PAKISTAN’S exports to Qatar remain intact so far, showing no signs of an immediate fall in the aftermath of a diplomatic and political row between Doha and other Gulf Cooperation Council (GCC) countries.
Merchandise exports to Qatar slipped to $52.6 million during the last fiscal year from $59.9m in 2015-16, according to data released by the State Bank of Pakistan.
However, the decline “has nothing to do with the latest political development in the GCC region”, says a senior official of Trade Development Authority of Pakistan (TDAP).
Officials say the drop simply reflects a general weakness in Pakistan’s overall exports, exports to Qatar have already been on a gradual decline since the fiscal year 2010-11 after hitting a high of $116m.
Brushing aside concerns regarding the impact of a political crisis in the GCC region, officials point out that exports to Qatar in fact increased nearly 12 per cent to $5.6m in June, chiefly due to larger shipments of rice, leather products and shipping machinery.
The Gulf crisis began on June 5 when several countries including Saudi Arabia, Egypt, Bahrain and the United Arab Emirates (UAE) severed trade and diplomatic relations with Qatar, citing the country’s alleged support for terrorism as the main reason.
“The ongoing diplomatic crisis may or may not have an impact on our exports to Qatar. But so far we haven’t seen signs of decline that can be attributed to it,” says another TDAP official.
A Pakistani business delegation, led by president of the Federation of Pakistan Chambers of Commerce and Industry (FPCCI), recently visited Doha. But even during this visit the Pakistani businessmen didn’t share with the Qatari side any fear regarding the possibility of a decline in exports, officials say.
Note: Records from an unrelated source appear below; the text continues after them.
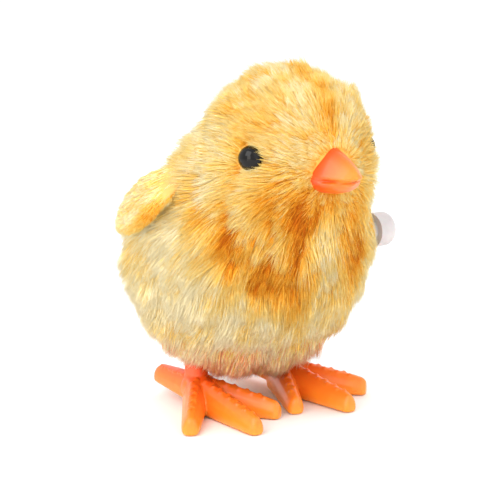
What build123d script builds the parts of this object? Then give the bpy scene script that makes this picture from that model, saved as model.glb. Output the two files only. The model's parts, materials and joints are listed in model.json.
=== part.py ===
from build123d import *
import os
from math import acos, asin, cos, degrees, pi, radians, sin, tan

# Wind-up hopping chick: a plush skin over a two-part plastic shell, with a spring-driven
# gear case inside that kicks both feet down together.
# Millimetres. +Z is up and the chick faces -Y, so its own left side, with the winding knob,
# is +X. The origin is on the ground under the middle of the toy.

os.makedirs("parts", exist_ok=True)

# ---------------------------------------------------------------- driving dimensions
# Outline of the plush body and head, level by level: height, half width, front, rear.
OUTLINE = [
    (7.5, 6.5, 0.5, 13.5),
    (10.0, 13.0, -6.0, 20.0),
    (14.0, 18.9, -11.4, 24.5),
    (20.0, 23.6, -16.8, 28.3),
    (28.0, 26.8, -20.8, 30.3),
    (36.0, 27.4, -22.3, 30.0),
    (42.0, 26.3, -22.8, 28.2),
    (47.0, 24.2, -24.2, 25.8),
    (52.0, 21.3, -25.6, 21.6),
    (57.0, 19.2, -25.9, 15.5),
    (62.0, 17.5, -25.0, 10.0),
    (67.0, 14.8, -22.6, 6.6),
    (71.0, 10.8, -18.8, 2.8),
    (74.5, 5.4, -13.4, -2.6),
]
COAT = 3.0  # plush fabric with its pile pressed flat
SHELL_GAP = 0.3
SHELL_WALL = 1.2

# Shafts of the clockwork as (y, z); all of them run along X.
MODULE = 0.4
WHEEL_TEETH = 30
DRIVE_TEETH = 40
PINION_TEETH = 10
BACKLASH = 0.10
ADDENDUM = 0.85 * MODULE
DEDENDUM = 1.25 * MODULE
PRESSURE = radians(20)
SECOND_DIRECTION = 0  # from the drive shaft to the second shaft, degrees from +Y towards +Z
THIRD_DIRECTION = -50
CAM_DIRECTION = 214
DRIVE = (-4.4, 36.0)
PIVOT = (7.8, 20.0)  # legs

CASE_INSIDE = 8.2  # half width of the gear case's cavity
CASE_WALL = 1.0
CASE_SIDE = CASE_INSIDE + CASE_WALL
GEAR_ROOM = 0.6  # round the gears, to the case wall
AXLE_R = 0.75
ARBOR_R = 1.25
RUNNING = 0.05  # radial clearance of everything that turns

KNOB_TIP = 32.4
KNOB_R = 3.8
KNOB_INNER = 27.4
KNOB_HUB_R = 2.4
KNOB_HUB_INNER = 24.0

CAM_R = 2.2
CAM_THROW = 0.8
CAM_CLEARANCE = 0.25
CAM_SPAN = (2.0, 5.0)
ARM_HALF = 0.8  # half thickness of the follower arm
ARM_ELBOW_Z = 21.5
ARM_TOP_Z = 27.2

ROCKER_R = 2.2
ROCKER_END_R = 1.6
ROCKER_END = 12.6
FOOT_HUB_R = 3.0
STEM_X = (9.5, 13.1)
STEM_HALF_DEPTH = 2.6
SLOT_X = (9.0, 13.6)
SLOT_Y = (4.7, 14.4)

ANKLE = (11.4, 7.8, 4.4)
ANKLE_R = 3.3
TOE_TIP_R = 2.1
TOE_TIP_Z = 1.9
FRONT_TOES = [(23.0, -6.2), (12.6, -13.9), (3.0, -8.1)]  # outer, middle, inner tips
HALLUX = (10.9, 21.1, 4.6)
HALLUX_TIP_R = 2.0

BEAK_Z = 54.2
BEAK_BASE_Y = -22.65
BEAK_TIP_Y = -30.4
STEM_R = 1.6
EYE = (14.6, -15.5, 56.8)
EYE_R = 2.6
EYE_STEM_R = 0.8
EYE_TURN = 59  # the eye's outward direction, degrees from straight ahead

SHOULDER = (20.4, -1.2, 56.6)
WING_TIP = (29.8, 12.1, 40.9)
WING_NORMAL = (0.85, 0.19, 0.49)
WING_HALF_WIDTH = 6.6
WING_HALF_THICKNESS = 2.3


# ---------------------------------------------------------------- shared geometry
def polar(start, distance, direction):
    """Point at a distance and a direction in degrees from a (y, z) point."""
    turn = radians(direction)
    return (start[0] + distance * cos(turn), start[1] + distance * sin(turn))


def pitch_radius(teeth):
    return MODULE * teeth / 2


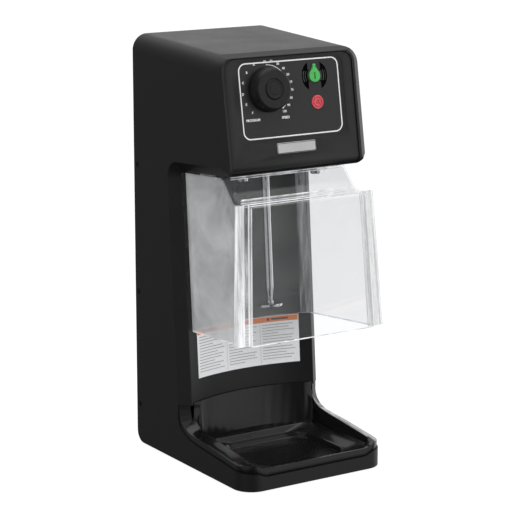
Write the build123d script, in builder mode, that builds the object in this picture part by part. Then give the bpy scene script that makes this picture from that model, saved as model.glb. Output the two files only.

But analysts warn that the increase in June proceeds to Qatar should not be taken as a sign that the Gulf political crisis has not weighed down on exports. This is because the bulk of orders must have been booked prior to the beginning of the crisis, and only the trade data for July onwards would establish whether our exports to Qatar have remained intact.
Exports of meat and meat products to Qatar did fall in June, but it’s too early to say whether it had any connection with Pakistan’s role in defusing the diplomatic row in which the country’s meddling was appreciated by Saudi Arabia and the UAE but disliked by Qatar.
Exports of fresh or chilled beef to Doha dropped around 23pc to $413,000 in June, but were well above the monthly average of about $340,000.
Exports of frozen beef took a deeper plunge of nearly 80pc during the month, amounting to just $19m. Exports of sheep or goat meat (frozen and chilled) also declined 18pc to $93m.
Data of frozen chicken and chicken products being exported to Qatar by K&N’s and Big Bird do not appear in official statistics as the value of these exports are nominal, industry sources say.
But according to media reports, during the FPCCI delegation’s visit to Doha in mid-August, Pakistani businessmen explored the possibility of boosting exports of chicken and chicken products as well.
Officials of TDAP say meat exports to Qatar and even to other GCC countries are declining for different reasons that have nothing to do with the current diplomatic and political crisis in the Gulf.
The reasons include delay in the halal certification and issues in hygienic processing, poor packaging and marketing, delays in export cargo shipments at Karachi port, and higher port charges that affect our price competitiveness.
Pakistan’s overall exports of meat and its products fell more than 20pc year-on-year to 61,516 tonnes in 2016-17, fetching $221m, a decline of about 18pc.
Officials say exports volume decreased mainly due to lower shipments of frozen meat to the GCC region, where halal frozen meat suppliers from the United States, Australia and New Zealand have penetrated.
Statistically, not only Pakistan’s merchandise exports to Qatar have remained intact so far, but service exports have also not suffered so far.
In June, Pakistan’s service exports to Qatar jumped nearly 28pc year-on-year to cross $6m. But here’s the catch: the increase occurred chiefly under one head, namely “government goods and services not included elsewhere”.However, the rise did help offset the impact of a big fall in another major head, i.e. transport.
“This means our export earnings from Qatar through air and sea fares charged on people or goods as well as postal, courier, pipeline and port services were lower [in June],” a central banker explained to this writer.
Central bankers and TDAP officials say that even this decline cannot be automatically linked to the crisis in the GCC region and must be watched for a few more months to ascertain its reasons.